Short exercise: Starting at the line that contains "filter_seal();", copy every line down to the line that contains "points = [vertex.co", inclusive, exactly as it stands. Omit all other lines.

[Begin]

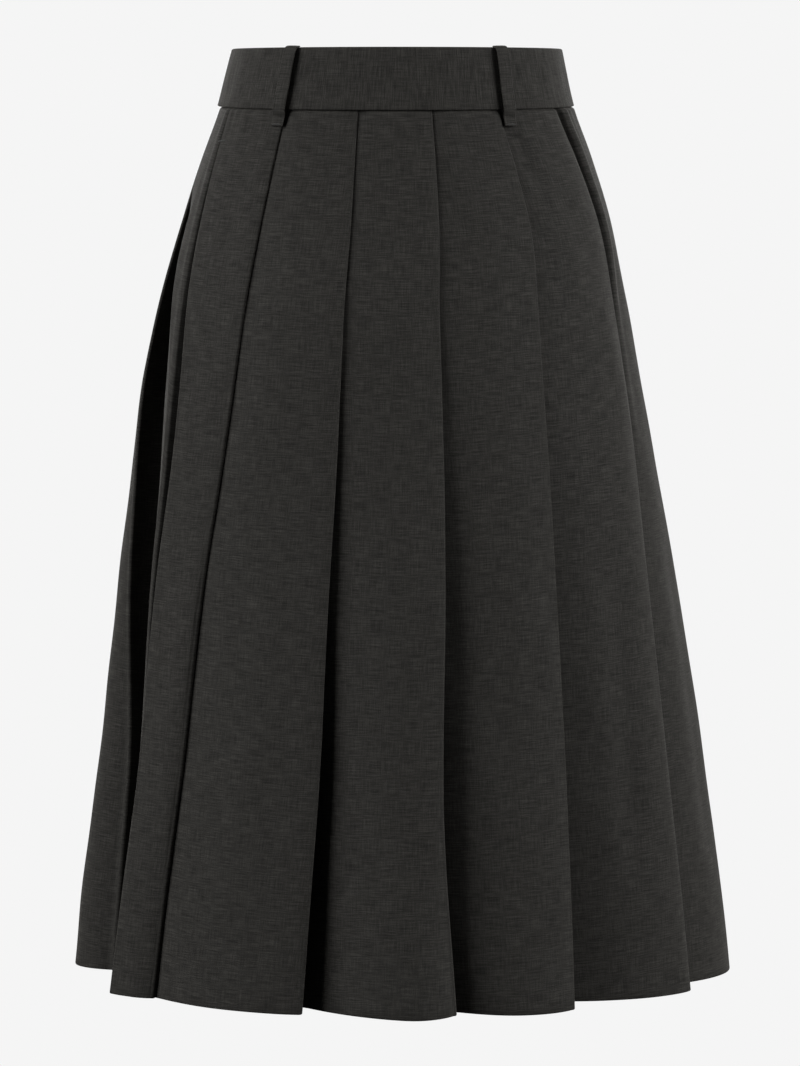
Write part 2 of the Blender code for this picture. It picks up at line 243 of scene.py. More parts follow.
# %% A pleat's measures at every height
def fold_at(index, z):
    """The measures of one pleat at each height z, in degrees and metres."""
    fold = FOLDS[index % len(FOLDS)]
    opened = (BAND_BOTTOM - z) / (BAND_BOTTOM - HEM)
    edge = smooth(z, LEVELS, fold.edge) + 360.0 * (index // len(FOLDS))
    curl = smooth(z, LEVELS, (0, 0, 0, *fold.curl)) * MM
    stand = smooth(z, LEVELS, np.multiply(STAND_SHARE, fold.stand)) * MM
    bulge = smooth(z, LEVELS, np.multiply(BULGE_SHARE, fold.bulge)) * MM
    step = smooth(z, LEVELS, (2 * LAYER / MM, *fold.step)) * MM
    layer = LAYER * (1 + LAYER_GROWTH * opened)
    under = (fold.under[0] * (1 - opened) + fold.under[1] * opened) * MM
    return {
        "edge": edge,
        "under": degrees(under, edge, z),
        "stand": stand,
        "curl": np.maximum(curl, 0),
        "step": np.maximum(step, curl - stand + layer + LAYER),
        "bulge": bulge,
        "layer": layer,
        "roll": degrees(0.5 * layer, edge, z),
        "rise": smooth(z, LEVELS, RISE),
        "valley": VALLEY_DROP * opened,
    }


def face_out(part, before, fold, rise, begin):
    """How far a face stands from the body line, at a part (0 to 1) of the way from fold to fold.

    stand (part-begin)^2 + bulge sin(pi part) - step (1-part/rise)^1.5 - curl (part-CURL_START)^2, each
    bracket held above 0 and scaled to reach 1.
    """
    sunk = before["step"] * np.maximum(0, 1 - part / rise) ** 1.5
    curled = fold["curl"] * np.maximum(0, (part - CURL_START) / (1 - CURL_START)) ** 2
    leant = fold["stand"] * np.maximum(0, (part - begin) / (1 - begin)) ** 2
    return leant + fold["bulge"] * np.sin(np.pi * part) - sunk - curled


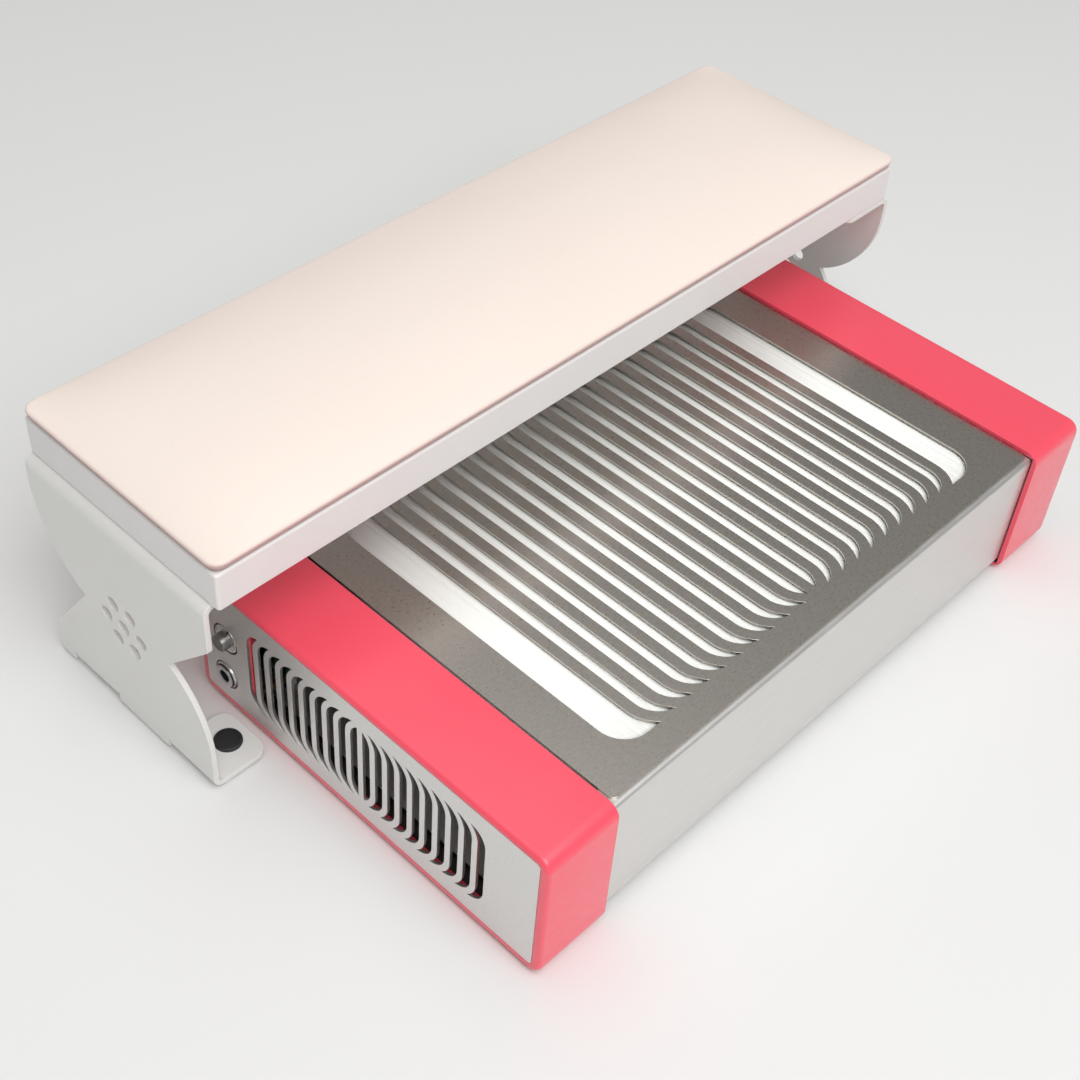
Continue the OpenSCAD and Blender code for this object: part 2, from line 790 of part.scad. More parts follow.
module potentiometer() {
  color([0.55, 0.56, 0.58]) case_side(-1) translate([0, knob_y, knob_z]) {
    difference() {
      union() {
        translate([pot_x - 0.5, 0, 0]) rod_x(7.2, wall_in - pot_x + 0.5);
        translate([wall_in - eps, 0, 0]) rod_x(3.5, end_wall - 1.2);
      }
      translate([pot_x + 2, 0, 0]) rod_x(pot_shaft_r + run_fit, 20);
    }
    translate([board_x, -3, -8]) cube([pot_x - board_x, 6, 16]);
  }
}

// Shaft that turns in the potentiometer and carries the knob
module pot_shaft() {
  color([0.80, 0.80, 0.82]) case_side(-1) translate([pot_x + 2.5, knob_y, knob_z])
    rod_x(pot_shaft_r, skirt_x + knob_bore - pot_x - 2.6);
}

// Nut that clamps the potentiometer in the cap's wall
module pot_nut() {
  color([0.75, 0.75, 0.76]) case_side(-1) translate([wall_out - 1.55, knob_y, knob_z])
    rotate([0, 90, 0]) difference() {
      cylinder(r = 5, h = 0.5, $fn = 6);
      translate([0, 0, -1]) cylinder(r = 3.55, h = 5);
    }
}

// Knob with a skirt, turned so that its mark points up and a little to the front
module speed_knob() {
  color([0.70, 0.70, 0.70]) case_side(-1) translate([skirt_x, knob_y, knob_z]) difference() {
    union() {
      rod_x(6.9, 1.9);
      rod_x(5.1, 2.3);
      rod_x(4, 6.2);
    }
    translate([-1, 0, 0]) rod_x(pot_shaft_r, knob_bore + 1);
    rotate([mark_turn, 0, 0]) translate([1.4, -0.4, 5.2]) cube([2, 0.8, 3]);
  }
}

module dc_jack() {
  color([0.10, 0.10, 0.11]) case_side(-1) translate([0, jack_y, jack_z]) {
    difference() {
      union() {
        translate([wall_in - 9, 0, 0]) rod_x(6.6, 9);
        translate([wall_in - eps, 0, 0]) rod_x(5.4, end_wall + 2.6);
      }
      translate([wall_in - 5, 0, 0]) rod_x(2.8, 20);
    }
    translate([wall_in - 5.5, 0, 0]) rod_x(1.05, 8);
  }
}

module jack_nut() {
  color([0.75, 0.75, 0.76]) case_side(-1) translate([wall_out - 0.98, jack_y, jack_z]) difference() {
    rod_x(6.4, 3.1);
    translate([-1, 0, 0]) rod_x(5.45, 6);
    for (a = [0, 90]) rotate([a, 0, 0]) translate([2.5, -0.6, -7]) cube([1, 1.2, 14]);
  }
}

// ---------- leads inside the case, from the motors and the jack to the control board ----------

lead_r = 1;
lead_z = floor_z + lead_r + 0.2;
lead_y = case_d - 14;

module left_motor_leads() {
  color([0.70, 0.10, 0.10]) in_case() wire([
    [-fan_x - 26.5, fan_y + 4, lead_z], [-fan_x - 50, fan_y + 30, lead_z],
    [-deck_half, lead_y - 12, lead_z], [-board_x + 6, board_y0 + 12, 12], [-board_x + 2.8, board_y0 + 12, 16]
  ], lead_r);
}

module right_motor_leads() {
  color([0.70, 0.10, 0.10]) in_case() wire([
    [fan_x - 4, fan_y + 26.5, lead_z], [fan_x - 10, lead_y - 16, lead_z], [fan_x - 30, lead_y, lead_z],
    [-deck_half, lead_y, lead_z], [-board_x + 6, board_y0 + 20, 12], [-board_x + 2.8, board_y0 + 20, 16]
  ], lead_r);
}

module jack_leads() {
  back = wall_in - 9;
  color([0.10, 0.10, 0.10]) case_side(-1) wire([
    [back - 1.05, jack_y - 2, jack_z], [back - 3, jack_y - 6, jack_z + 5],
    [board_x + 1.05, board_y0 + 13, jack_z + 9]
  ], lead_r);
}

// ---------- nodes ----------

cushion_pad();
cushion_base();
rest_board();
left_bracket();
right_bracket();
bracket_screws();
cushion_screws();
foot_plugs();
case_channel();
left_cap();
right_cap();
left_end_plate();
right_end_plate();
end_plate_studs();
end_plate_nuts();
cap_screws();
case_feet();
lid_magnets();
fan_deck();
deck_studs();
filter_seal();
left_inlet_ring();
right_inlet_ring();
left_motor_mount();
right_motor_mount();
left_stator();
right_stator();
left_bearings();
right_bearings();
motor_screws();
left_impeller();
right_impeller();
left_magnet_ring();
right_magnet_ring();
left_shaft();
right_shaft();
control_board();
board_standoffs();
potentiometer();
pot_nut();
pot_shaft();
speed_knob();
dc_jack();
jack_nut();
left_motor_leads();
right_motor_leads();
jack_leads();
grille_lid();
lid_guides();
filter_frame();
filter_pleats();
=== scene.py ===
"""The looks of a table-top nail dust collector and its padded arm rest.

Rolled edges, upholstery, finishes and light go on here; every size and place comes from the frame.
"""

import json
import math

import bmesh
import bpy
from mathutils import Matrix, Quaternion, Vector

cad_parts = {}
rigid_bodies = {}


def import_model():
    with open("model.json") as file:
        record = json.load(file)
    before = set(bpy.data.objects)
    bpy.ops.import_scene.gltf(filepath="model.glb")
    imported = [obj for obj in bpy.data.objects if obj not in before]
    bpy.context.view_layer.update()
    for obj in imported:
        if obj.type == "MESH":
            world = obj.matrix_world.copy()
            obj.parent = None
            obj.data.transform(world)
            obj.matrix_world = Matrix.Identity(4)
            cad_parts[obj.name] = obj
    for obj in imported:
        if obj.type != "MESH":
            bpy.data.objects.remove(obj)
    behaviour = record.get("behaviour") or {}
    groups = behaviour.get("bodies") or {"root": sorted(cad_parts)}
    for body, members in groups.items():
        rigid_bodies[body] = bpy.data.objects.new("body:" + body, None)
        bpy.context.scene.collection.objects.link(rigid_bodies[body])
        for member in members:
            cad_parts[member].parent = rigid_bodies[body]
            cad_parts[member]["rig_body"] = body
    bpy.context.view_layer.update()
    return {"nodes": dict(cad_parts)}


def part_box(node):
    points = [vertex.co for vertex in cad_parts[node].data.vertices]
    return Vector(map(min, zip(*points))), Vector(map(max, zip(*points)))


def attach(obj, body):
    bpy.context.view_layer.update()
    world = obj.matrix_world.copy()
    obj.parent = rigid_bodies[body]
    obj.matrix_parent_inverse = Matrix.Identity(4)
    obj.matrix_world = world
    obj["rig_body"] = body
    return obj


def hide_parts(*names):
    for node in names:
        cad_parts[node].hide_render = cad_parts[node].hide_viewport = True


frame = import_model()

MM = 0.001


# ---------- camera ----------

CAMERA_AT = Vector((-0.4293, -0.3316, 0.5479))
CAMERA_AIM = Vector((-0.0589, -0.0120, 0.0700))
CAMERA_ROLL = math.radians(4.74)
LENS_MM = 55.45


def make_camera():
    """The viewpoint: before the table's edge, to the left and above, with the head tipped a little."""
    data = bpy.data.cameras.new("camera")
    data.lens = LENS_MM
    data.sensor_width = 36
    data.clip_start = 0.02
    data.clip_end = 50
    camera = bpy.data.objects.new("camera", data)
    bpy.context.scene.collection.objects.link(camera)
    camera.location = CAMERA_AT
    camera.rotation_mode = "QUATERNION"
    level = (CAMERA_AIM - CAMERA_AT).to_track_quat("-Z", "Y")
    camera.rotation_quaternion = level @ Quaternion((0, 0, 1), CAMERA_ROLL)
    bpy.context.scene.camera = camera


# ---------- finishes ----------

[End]
[Begin]

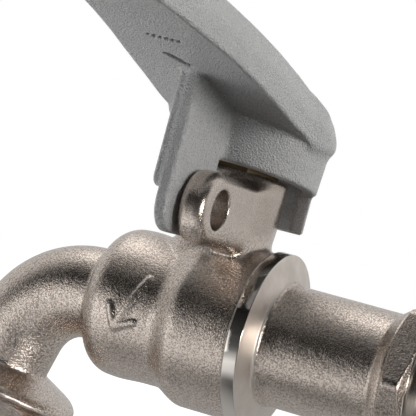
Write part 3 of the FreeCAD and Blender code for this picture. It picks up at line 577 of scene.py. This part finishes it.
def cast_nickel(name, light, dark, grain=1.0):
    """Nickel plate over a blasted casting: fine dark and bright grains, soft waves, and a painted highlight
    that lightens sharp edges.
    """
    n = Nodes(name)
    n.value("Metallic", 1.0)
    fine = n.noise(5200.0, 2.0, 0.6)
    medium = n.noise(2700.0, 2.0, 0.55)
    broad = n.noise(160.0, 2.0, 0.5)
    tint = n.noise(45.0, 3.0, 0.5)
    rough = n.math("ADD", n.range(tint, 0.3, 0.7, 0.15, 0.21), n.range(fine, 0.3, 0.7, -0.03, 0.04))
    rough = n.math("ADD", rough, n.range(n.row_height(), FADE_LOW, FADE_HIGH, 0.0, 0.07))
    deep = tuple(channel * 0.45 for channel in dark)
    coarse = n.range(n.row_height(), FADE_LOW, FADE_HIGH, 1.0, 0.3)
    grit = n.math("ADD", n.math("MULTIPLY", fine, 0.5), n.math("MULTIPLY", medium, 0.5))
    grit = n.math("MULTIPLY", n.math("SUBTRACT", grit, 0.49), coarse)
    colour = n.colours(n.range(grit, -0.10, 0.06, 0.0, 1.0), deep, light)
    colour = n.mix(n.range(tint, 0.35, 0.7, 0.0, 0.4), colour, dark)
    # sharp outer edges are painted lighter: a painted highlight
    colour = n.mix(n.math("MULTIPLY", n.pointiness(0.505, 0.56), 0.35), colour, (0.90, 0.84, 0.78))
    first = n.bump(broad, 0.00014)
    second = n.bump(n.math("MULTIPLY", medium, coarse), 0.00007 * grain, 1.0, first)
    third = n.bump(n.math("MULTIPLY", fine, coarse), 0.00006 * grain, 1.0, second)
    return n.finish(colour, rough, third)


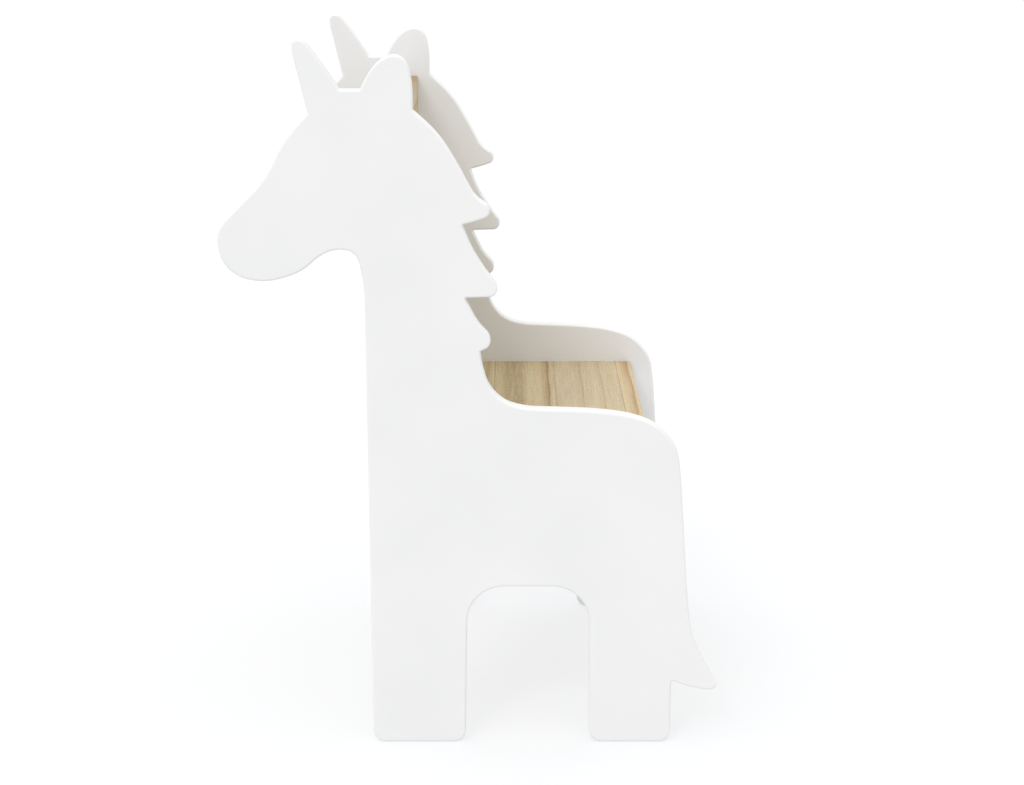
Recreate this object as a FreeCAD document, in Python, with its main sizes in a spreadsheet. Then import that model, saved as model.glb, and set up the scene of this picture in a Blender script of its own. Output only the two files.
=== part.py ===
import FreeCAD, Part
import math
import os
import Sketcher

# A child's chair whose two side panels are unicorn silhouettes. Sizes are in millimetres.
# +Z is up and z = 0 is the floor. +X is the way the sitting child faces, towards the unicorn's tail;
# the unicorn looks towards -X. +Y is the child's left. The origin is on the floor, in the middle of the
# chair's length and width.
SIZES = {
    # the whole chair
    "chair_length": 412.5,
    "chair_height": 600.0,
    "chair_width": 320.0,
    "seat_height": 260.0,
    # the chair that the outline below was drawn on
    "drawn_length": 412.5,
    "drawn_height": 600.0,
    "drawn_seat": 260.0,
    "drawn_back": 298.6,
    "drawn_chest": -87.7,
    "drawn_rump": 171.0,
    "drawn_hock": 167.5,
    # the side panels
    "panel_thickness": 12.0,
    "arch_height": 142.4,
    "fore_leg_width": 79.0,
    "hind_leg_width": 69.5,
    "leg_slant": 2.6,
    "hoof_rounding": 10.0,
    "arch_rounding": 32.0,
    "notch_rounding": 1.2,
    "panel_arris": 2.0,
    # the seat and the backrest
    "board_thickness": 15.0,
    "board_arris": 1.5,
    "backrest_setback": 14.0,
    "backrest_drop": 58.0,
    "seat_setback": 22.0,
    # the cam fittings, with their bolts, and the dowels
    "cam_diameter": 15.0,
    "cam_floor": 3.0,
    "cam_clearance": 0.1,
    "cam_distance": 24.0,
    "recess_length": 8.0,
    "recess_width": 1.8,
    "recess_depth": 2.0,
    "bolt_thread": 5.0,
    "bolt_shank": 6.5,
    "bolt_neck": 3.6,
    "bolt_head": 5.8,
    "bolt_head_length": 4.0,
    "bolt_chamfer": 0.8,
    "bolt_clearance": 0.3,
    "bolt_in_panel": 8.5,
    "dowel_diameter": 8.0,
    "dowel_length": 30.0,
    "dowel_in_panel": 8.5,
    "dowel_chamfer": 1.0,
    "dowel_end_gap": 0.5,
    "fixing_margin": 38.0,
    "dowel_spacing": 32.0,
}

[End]

Result of this exercise:
filter_seal();
left_inlet_ring();
right_inlet_ring();
left_motor_mount();
right_motor_mount();
left_stator();
right_stator();
left_bearings();
right_bearings();
motor_screws();
left_impeller();
right_impeller();
left_magnet_ring();
right_magnet_ring();
left_shaft();
right_shaft();
control_board();
board_standoffs();
potentiometer();
pot_nut();
pot_shaft();
speed_knob();
dc_jack();
jack_nut();
left_motor_leads();
right_motor_leads();
jack_leads();
grille_lid();
lid_guides();
filter_frame();
filter_pleats();
=== scene.py ===
"""The looks of a table-top nail dust collector and its padded arm rest.

Rolled edges, upholstery, finishes and light go on here; every size and place comes from the frame.
"""

import json
import math

import bmesh
import bpy
from mathutils import Matrix, Quaternion, Vector

cad_parts = {}
rigid_bodies = {}


def import_model():
    with open("model.json") as file:
        record = json.load(file)
    before = set(bpy.data.objects)
    bpy.ops.import_scene.gltf(filepath="model.glb")
    imported = [obj for obj in bpy.data.objects if obj not in before]
    bpy.context.view_layer.update()
    for obj in imported:
        if obj.type == "MESH":
            world = obj.matrix_world.copy()
            obj.parent = None
            obj.data.transform(world)
            obj.matrix_world = Matrix.Identity(4)
            cad_parts[obj.name] = obj
    for obj in imported:
        if obj.type != "MESH":
            bpy.data.objects.remove(obj)
    behaviour = record.get("behaviour") or {}
    groups = behaviour.get("bodies") or {"root": sorted(cad_parts)}
    for body, members in groups.items():
        rigid_bodies[body] = bpy.data.objects.new("body:" + body, None)
        bpy.context.scene.collection.objects.link(rigid_bodies[body])
        for member in members:
            cad_parts[member].parent = rigid_bodies[body]
            cad_parts[member]["rig_body"] = body
    bpy.context.view_layer.update()
    return {"nodes": dict(cad_parts)}


def part_box(node):
    points = [vertex.co for vertex in cad_parts[node].data.vertices]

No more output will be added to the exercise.